> [TASK]:
Extract exactly the run of lines starting at the line that holds "spaces += main_passage(valve_tank_x, base_tank_place)" and ending at the line that holds "floor_own_white = 0.7", both included.

····················

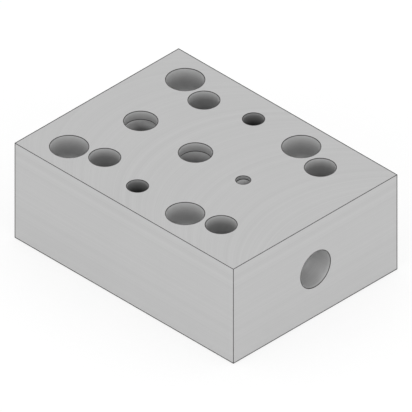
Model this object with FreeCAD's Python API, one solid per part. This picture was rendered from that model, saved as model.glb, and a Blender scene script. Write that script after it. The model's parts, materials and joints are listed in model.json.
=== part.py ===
import FreeCAD, Part
import math
import os

# A relief valve adapter: one machined block that carries a relief valve on its top face and bolts down
# onto a directional valve's port pattern with its underside. Sizes are in millimetres. The origin is the
# centre of the underside, +X points to the end face with the vent port and +Z points up to the valve.

Vector = FreeCAD.Vector
UP = Vector(0, 0, 1)
DOWN = Vector(0, 0, -1)
TOWARDS_REAR = Vector(-1, 0, 0)

# Block
block_length = 101.6
block_width = 76.2
block_height = 38.1
outer_edge_break = 0.15
mouth_break = 0.1
drill_point_angle = 118.0

# Valve pattern on the top face, placed from the plain end face and from the bolt line nearest the vent end
valve_centre_from_plain_end = 41.148
valve_bolt_spacing_x = 53.8
valve_bolt_spacing_y = 53.8
valve_thread_diameter = 12.7
valve_thread_depth = 25.4
valve_tap_drill_diameter = 10.7
valve_tap_drill_depth = 29.4
valve_pressure_port_from_bolt_line = 22.1
valve_tank_port_from_bolt_line = 47.5
locating_hole_diameter = 7.1
locating_hole_depth = 8.0

# Base pattern on the underside, placed from the plain end face and from the middle of its four bolts
base_centre_from_plain_end = 53.848
base_bolt_spacing_x = 54.0
base_bolt_spacing_y = 46.0
base_bolt_hole_diameter = 7.14
base_counterbore_diameter = 10.32
base_counterbore_depth = 12.7
base_pressure_port_y = -16.7
base_work_port_spacing = 20.6
base_work_port_y = -1.6
base_tank_port_spacing = 47.6
base_tank_port_y = 9.5
seal_seat_diameter = 16.0
seal_seat_depth = 1.4

# Ports and the slanted passages between them
main_port_diameter = 11.11
main_port_spot_depth = 3.35
vent_port_diameter = 4.8
vent_port_spot_depth = 1.3

# Tapped vent port in the end face
end_port_diameter = 13.72
end_port_thread_depth = 15.0
end_port_drill_diameter = 11.1
end_port_depth = 19.0
end_port_height = 19.05

# Places that follow from the sizes above
plain_end_x = -block_length / 2
vent_end_x = block_length / 2
valve_centre_x = plain_end_x + valve_centre_from_plain_end
valve_bolt_line_x = valve_centre_x + valve_bolt_spacing_x / 2
valve_pressure_x = valve_bolt_line_x - valve_pressure_port_from_bolt_line
valve_tank_x = valve_bolt_line_x - valve_tank_port_from_bolt_line
base_centre_x = plain_end_x + base_centre_from_plain_end
base_pressure_place = (base_centre_x, base_pressure_port_y)
base_tank_place = (base_centre_x - base_tank_port_spacing / 2, base_tank_port_y)
base_spare_tank_place = (base_centre_x + base_tank_port_spacing / 2, base_tank_port_y)
base_work_places = (
    (base_centre_x - base_work_port_spacing / 2, base_work_port_y),
    (base_centre_x + base_work_port_spacing / 2, base_work_port_y),
)


def rectangle_places(centre_x, spacing_x, spacing_y):
    """The four corners of a bolt rectangle that is centred across the block."""
    return [
        (centre_x + side_x * spacing_x / 2, side_y * spacing_y / 2)
        for side_x in (-1, 1)
        for side_y in (-1, 1)
    ]


def point_length(diameter):
    """Length of the cone that a drill of this diameter leaves at the bottom of a blind hole."""
    return diameter / 2 / math.tan(math.radians(drill_point_angle / 2))


def turned_hole(mouth, inward, profile):
    """The space of a round hole: its (radius, depth) points turned about the hole's axis."""
    outline = [Vector(radius, 0, depth) for radius, depth in profile]
    outline.append(outline[0])
    space = Part.Face(Part.makePolygon(outline)).revolve(Vector(0, 0, 0), UP, 360)
    space.Placement = FreeCAD.Placement(mouth, FreeCAD.Rotation(UP, inward))
    return space


def flat_hole(mouth, inward, diameter, depth):
    """A flat-bottomed round recess with a sharp mouth, for a seal ring's seat or the start of a port."""
    return Part.makeCylinder(diameter / 2, depth, mouth, inward)


def drilled_hole(mouth, inward, diameter, depth):
    """A blind drilled hole with a sharp mouth and a drill point at its end."""
    radius = diameter / 2
    profile = [
        (0, 0),
        (radius, 0),
        (radius, depth),
        (0, depth + point_length(diameter)),
    ]
    return turned_hole(mouth, inward, profile)


def tapped_hole(mouth, inward, thread_diameter, thread_depth, drill_diameter, drill_depth):
    """A tapped hole at its outer thread diameter, with the narrower tap drill running on below it."""
    thread_radius = thread_diameter / 2
    drill_radius = drill_diameter / 2
    run_out = thread_radius - drill_radius
    profile = [
        (0, 0),
        (thread_radius + mouth_break, 0),
        (thread_radius, mouth_break),
        (thread_radius, thread_depth),
        (drill_radius, thread_depth + run_out),
        (drill_radius, drill_depth),
        (0, drill_depth + point_length(drill_diameter)),
    ]
    return turned_hole(mouth, inward, profile)


def counterbored_hole(mouth, inward, bore_diameter, bore_depth, hole_diameter, length):
    """A through hole for a cap screw whose head sinks into a counterbore."""
    bore_radius = bore_diameter / 2
    hole_radius = hole_diameter / 2
    profile = [
        (0, 0),
        (bore_radius + mouth_break, 0),
        (bore_radius, mouth_break),
        (bore_radius, bore_depth),
        (hole_radius, bore_depth),
        (hole_radius, length - mouth_break),
        (hole_radius + mouth_break, length),
        (0, length),
    ]
    return turned_hole(mouth, inward, profile)


def slanted_passage(start, end, diameter):
    """A slanted passage that is round in every level cut, so it meets upright spots edge to edge."""
    mouth = Part.Face(Part.Wire(Part.makeCircle(diameter / 2, start)))
    return mouth.extrude(end - start)


def plain_block():
    """The sawn and milled block with its outer edges broken."""
    corner = Vector(plain_end_x, -block_width / 2, 0)
    block = Part.makeBox(block_length, block_width, block_height, corner)
    return block.makeChamfer(outer_edge_break, block.Edges)


def valve_bolt_holes():
    """Four tapped holes that hold the relief valve down."""
    return [
        tapped_hole(
            Vector(x, y, block_height),
            DOWN,
            valve_thread_diameter,
            valve_thread_depth,
            valve_tap_drill_diameter,
            valve_tap_drill_depth,
        )
        for x, y in rectangle_places(valve_centre_x, valve_bolt_spacing_x, valve_bolt_spacing_y)
    ]


def locating_holes():
    """Two blind holes for the valve's locating pins, on the bolt rows and in line with the pressure port."""
    return [
        drilled_hole(
            Vector(valve_pressure_x, side * valve_bolt_spacing_y / 2, block_height),
            DOWN,
            locating_hole_diameter,
            locating_hole_depth,
        )
        for side in (-1, 1)
    ]


def base_bolt_holes():
    """Four counterbored holes that bolt the adapter down."""
    return [
        counterbored_hole(
            Vector(x, y, block_height),
            DOWN,
            base_counterbore_diameter,
            base_counterbore_depth,
            base_bolt_hole_diameter,
            block_height,
        )
        for x, y in rectangle_places(base_centre_x, base_bolt_spacing_x, base_bolt_spacing_y)
    ]


def seal_seat(place):
    """A shallow seat for a seal ring round one port of the underside."""
    x, y = place
    return flat_hole(Vector(x, y, 0), UP, seal_seat_diameter, seal_seat_depth)


def main_passage(valve_x, base_place):
    """One flow path: upright spots at the top face and in the seal seat, joined by a slanted passage."""
    base_x, base_y = base_place
    top_mouth = Vector(valve_x, 0, block_height)
    base_mouth = Vector(base_x, base_y, seal_seat_depth)
    top_end = top_mouth + DOWN * main_port_spot_depth
    base_end = base_mouth + UP * main_port_spot_depth
    return [
        flat_hole(top_mouth, DOWN, main_port_diameter, main_port_spot_depth),
        flat_hole(base_mouth, UP, main_port_diameter, main_port_spot_depth),
        slanted_passage(top_end, base_end, main_port_diameter),
    ]


def vent_passage():
    """The small path from the vent port in the top face down to the inner end of the end port."""
    mouth = Vector(valve_bolt_line_x, 0, block_height)
    start = mouth + DOWN * vent_port_spot_depth
    inner_end_x = vent_end_x - end_port_depth + vent_port_diameter / 2
    return [
        flat_hole(mouth, DOWN, vent_port_diameter, vent_port_spot_depth),
        slanted_passage(start, Vector(inner_end_x, 0, end_port_height), vent_port_diameter),
    ]


def end_port():
    """The tapped port in the end face."""
    return tapped_hole(
        Vector(vent_end_x, 0, end_port_height),
        TOWARDS_REAR,
        end_port_diameter,
        end_port_thread_depth,
        end_port_drill_diameter,
        end_port_depth,
    )


def adapter_block():
    """The finished block."""
    spaces = valve_bolt_holes() + locating_holes() + base_bolt_holes()
    for place in (base_pressure_place, base_tank_place, base_spare_tank_place, *base_work_places):
        spaces.append(seal_seat(place))
    spaces += main_passage(valve_pressure_x, base_pressure_place)
    spaces += main_passage(valve_tank_x, base_tank_place)
    spaces += vent_passage()
    spaces.append(end_port())
    return plain_block().cut(spaces).removeSplitter()


os.makedirs("parts", exist_ok=True)
block = adapter_block()
block.exportStep("parts/adapter_block.step")
print("solids", len(block.Solids), "valid", block.isValid(), "volume", round(block.Volume, 1))
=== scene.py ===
import json
import math

import bpy
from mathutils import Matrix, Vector


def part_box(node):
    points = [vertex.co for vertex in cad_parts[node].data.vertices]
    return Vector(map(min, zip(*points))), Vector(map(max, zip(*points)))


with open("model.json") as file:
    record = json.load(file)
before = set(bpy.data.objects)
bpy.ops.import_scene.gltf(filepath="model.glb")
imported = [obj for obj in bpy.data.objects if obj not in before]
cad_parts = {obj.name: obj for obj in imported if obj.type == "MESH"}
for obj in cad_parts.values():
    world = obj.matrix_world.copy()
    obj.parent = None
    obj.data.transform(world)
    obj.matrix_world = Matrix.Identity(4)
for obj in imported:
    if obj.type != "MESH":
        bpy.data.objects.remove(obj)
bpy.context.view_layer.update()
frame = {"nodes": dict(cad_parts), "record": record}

# Everything is in metres, and small sizes are written as millimetres times MM
MM = 0.001

# Camera: an exact isometric view aimed at the middle of the block
camera_azimuth = math.radians(45.0)
camera_elevation = math.atan(math.sqrt(0.5))
camera_distance = 0.6
camera_frame_width = 135.09 * MM

# Light: a white room and two large soft lamps, one for each upright face that the camera sees
white = (1.0, 1.0, 1.0, 1.0)
world_strength = 1.0
lamp_distance = 0.9
lamp_height = 0.25
lamp_size = 0.8
lamp_watts = 1.45

# Floor
floor_size = 4.0
floor_drop = 0.02 * MM
floor_own_white = 0.7

# Block, with the sizes inside its holes
block = frame["nodes"]["adapter_block"]
block_low, block_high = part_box("adapter_block")
block_middle = (block_low + block_high) / 2
counterbore_radius = 5.16 * MM
counterbore_depth = 12.7 * MM
main_port_radius = 5.555 * MM
main_port_step_depth = 3.35 * MM
vent_port_step_depth = 1.3 * MM
seat_depth = 1.4 * MM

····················

> [OUTPUT OF THE TASK]:
    spaces += main_passage(valve_tank_x, base_tank_place)
    spaces += vent_passage()
    spaces.append(end_port())
    return plain_block().cut(spaces).removeSplitter()


os.makedirs("parts", exist_ok=True)
block = adapter_block()
block.exportStep("parts/adapter_block.step")
print("solids", len(block.Solids), "valid", block.isValid(), "volume", round(block.Volume, 1))
=== scene.py ===
import json
import math

import bpy
from mathutils import Matrix, Vector


def part_box(node):
    points = [vertex.co for vertex in cad_parts[node].data.vertices]
    return Vector(map(min, zip(*points))), Vector(map(max, zip(*points)))


with open("model.json") as file:
    record = json.load(file)
before = set(bpy.data.objects)
bpy.ops.import_scene.gltf(filepath="model.glb")
imported = [obj for obj in bpy.data.objects if obj not in before]
cad_parts = {obj.name: obj for obj in imported if obj.type == "MESH"}
for obj in cad_parts.values():
    world = obj.matrix_world.copy()
    obj.parent = None
    obj.data.transform(world)
    obj.matrix_world = Matrix.Identity(4)
for obj in imported:
    if obj.type != "MESH":
        bpy.data.objects.remove(obj)
bpy.context.view_layer.update()
frame = {"nodes": dict(cad_parts), "record": record}

# Everything is in metres, and small sizes are written as millimetres times MM
MM = 0.001

# Camera: an exact isometric view aimed at the middle of the block
camera_azimuth = math.radians(45.0)
camera_elevation = math.atan(math.sqrt(0.5))
camera_distance = 0.6
camera_frame_width = 135.09 * MM

# Light: a white room and two large soft lamps, one for each upright face that the camera sees
white = (1.0, 1.0, 1.0, 1.0)
world_strength = 1.0
lamp_distance = 0.9
lamp_height = 0.25
lamp_size = 0.8
lamp_watts = 1.45

# Floor
floor_size = 4.0
floor_drop = 0.02 * MM
floor_own_white = 0.7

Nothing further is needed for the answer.